Sheldon Adelson has stopped writing checks and Newt has cut back on half of his campaign staff. Ladies and gentlemen, it pains me to say this, but the 2012 presidential campaign of Newton Leroy Gingrich is over. I know a lot of us were hoping he’d go out in a blaze of glitter and glory at a brokered convention in Tampa, but it just doesn’t seem like that’s going to happen. Let’s not dwell on what could have been, but instead remember the good times that this campaign has given all of us this year. I really mean it when I say that this has been one of the most fascinating, weird and enjoyable campaigns to watch.

Make no mistake, I don’t think Newt Gingrich would make a good president. His statements range from the outrageously offensive (like when he said Barack Obama was the “food stamp president”) to the hilariously wacky (like saying EMP is the greatest strategic threat we face). That said, I can’t imagine this primary without him.

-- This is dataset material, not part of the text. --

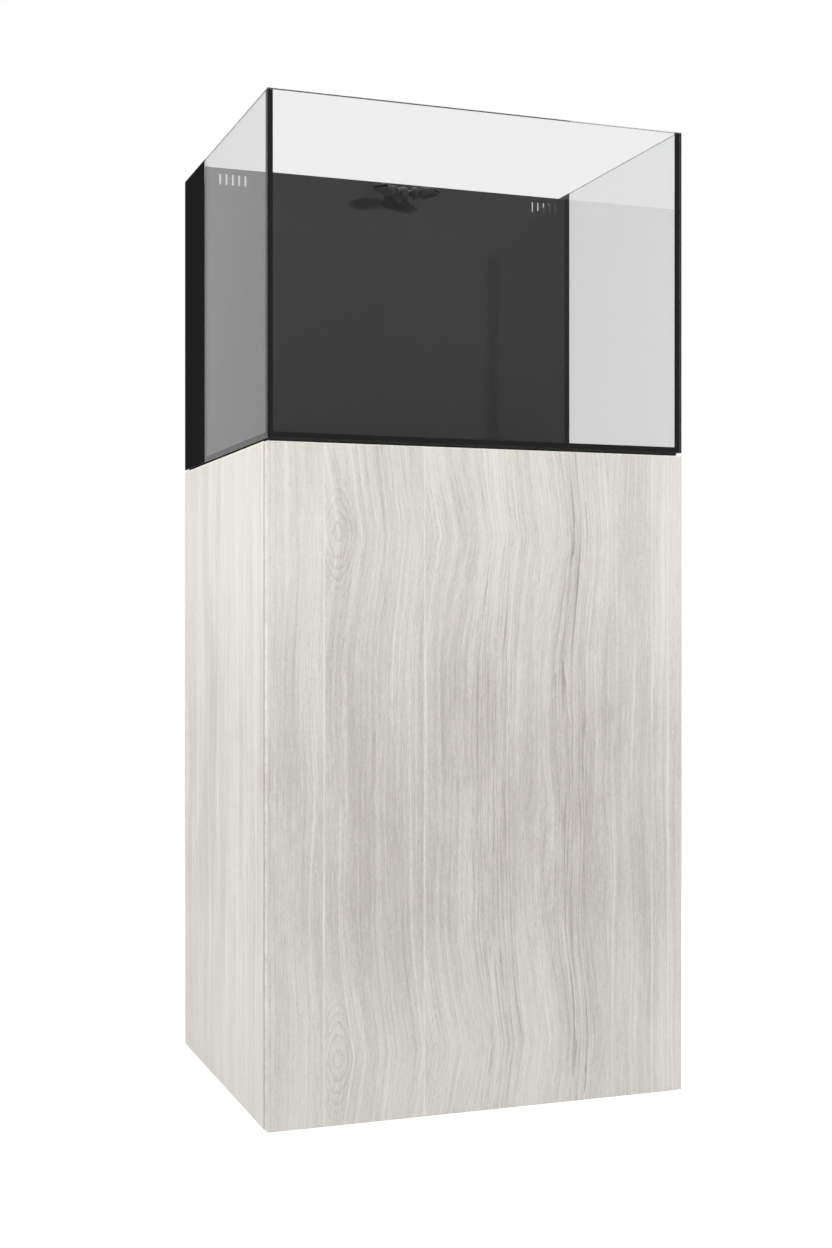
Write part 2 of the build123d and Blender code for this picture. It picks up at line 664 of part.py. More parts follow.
def ribbed_socket(ball_r):
    """Socket round a ball at the origin, open towards -Z, with three grip ribs and a shoulder."""
    outer = ball_r + SOCKET_WALL
    mouth = -ball_r / 2
    shell = Pos(0, 0, mouth) * Cylinder(outer, ball_r, align=BASE)
    for step in range(RIBS):
        height = mouth + ball_r * (RIB_START + RIB_PITCH * step)
        shell += Pos(0, 0, height) * Cylinder(outer + RIB_H, ball_r * RIB_W, align=BASE)
    shoulder = Cone(outer, ball_r * SHOULDER_R, ball_r * SHOULDER_L, align=BASE)
    return shell + Pos(0, 0, ball_r / 2) * shoulder


def hollow_socket(shape, ball_r, length):
    """Cut the ball's seat and the waterway from a socket piece."""
    shape -= Sphere(ball_r + BALL_GAP)
    return shape - Cylinder(ball_r * ARM_BORE_R, length, align=BASE)


def fan(root, width, height):
    """Loft from a nearly round section above the ball to the flat mouth of a flare."""
    return loft([
        Pos(0, 0, ARM_BALL_R / 2) * RectangleRounded(root, root, root * ROOT_CORNER),
        Pos(0, 0, FLARE_L) * RectangleRounded(width, height, height / 3),
    ])


def outlet(ball_y):
    """Y fitting, two elbows and two flat flares that turn on their balls."""
    forward = Plane(origin=(0, ball_y, OUTLET_Z), x_dir=(1, 0, 0), z_dir=(0, -1, 0))
    hub_l = OUTLET_BALL_R * HUB_L
    hub = ribbed_socket(OUTLET_BALL_R) + Pos(0, 0, hub_l) * Sphere(OUTLET_BALL_R)
    arm_l = OUTLET_BALL_R + ARM_BALL_R * ARM_REACH
    arms = {}
    for side in SIDES:
        arm = Pos(0, 0, hub_l) * Rot(0, side * ARM_SPREAD, 0)
        hub += arm * Cylinder(ARM_BALL_R * ARM_NECK_R, arm_l, align=BASE)
        hub += arm * Pos(0, 0, arm_l) * Sphere(ARM_BALL_R)
        arms[side] = arm
    hub -= Sphere(OUTLET_BALL_R + BALL_GAP)
    hub -= Cylinder(OUTLET_BALL_R * HUB_BORE_R, hub_l, align=BASE)
    for side in SIDES:
        hub -= arms[side] * Cylinder(ARM_BALL_R * ARM_BORE_R, arm_l + ARM_BALL_R, align=BASE)
    node("return_y_fitting", forward * hub)

    elbow_l = ARM_BALL_R * ELBOW_L
    elbow = ribbed_socket(ARM_BALL_R)
    elbow += Cylinder(ARM_BALL_R * ARM_NECK_R, elbow_l, align=BASE)
    elbow += Pos(0, 0, elbow_l) * Sphere(ARM_BALL_R)
    elbow = hollow_socket(elbow, ARM_BALL_R, elbow_l + ARM_BALL_R)
    wall = 2 * FLARE_WALL
    root = 2 * (ARM_BALL_R + SOCKET_WALL)
    flare_outer = fan(root, FLARE_W, FLARE_H)
    throat = fan(ARM_BALL_R * THROAT_ROOT, FLARE_W - wall, FLARE_H - wall)
    flare = ribbed_socket(ARM_BALL_R) + flare_outer
    flare = hollow_socket(flare - throat, ARM_BALL_R, ARM_BALL_R)
    for side, word in zip(SIDES, ("left", "right")):
        elbow_at = forward * arms[side] * Pos(0, 0, arm_l) * Rot(0, side * ARM_BEND, 0)
        flare_at = elbow_at * Pos(0, 0, elbow_l) * Rot(0, side * ARM_BEND, 0)
        node(f"{word}_outlet_elbow", elbow_at * elbow)
        node(f"{word}_flare_nozzle", flare_at * flare)


# ---- Cabinet ----

def cam_places():
    """Side, Y and panel height of each cam fitting."""
    for side in SIDES:
        for y in (CARCASS_Y + CAM_INSET, BACK_Y - CAM_INSET):
            for z in (FLOOR_PANEL_Z, ROOF_PANEL_Z):
                yield side, y, z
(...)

Without Newt Gingrich in the race (at least up until the rise of Santorum), this would have been one of the most boring political campaign seasons ever. No other candidate is louder, more boisterous and, dare I say, grandiose than Newt Gingrich. He’s made claims that he wants to put an American base on the moon by the end of his second term along with statements that child labor laws are, “truly stupid.” One can’t look at Newt Gingrich as a serious contender in this election anymore, but over the past year Gingrich’s campaign has gone from crisis to crisis making this campaign particularly compelling to watch. 

A year ago Newt Gingrich’s entire campaign staff quit only for him to resurrect himself as the frontrunner a few months later. Then, after a barrage of negative advertisements, Newt fell yet again only to have a second (or third, or forth) coming and win both South Carolina and his home state of Georgia. He is a man who was living in the political wilderness for over a decade and returned only to find that those on the left and on the right still loathe him after all these years. 

For the last few months Gingrich’s campaign hasn’t been about winning the nomination, it’s been about destroying Romney. Anyone who’s been following this campaign has been on the edge of their seat just to see what he’d do next. Now, it seems, he won’t be going out on a suicide mission in a blaze of metaphorical glory, but will just sputter out now that his finances have dried up.

So here is a video, a tribute if you will, that shows why some of us will miss Newt Gingrich. It’s got his ideas, his outbursts and his stubborn refusals to quit the race long after it was decided nobody wanted him. When the books about the 2012 election are written, Newt Gingrich may be the most fascinating character in the story. I’ll miss you, Newt.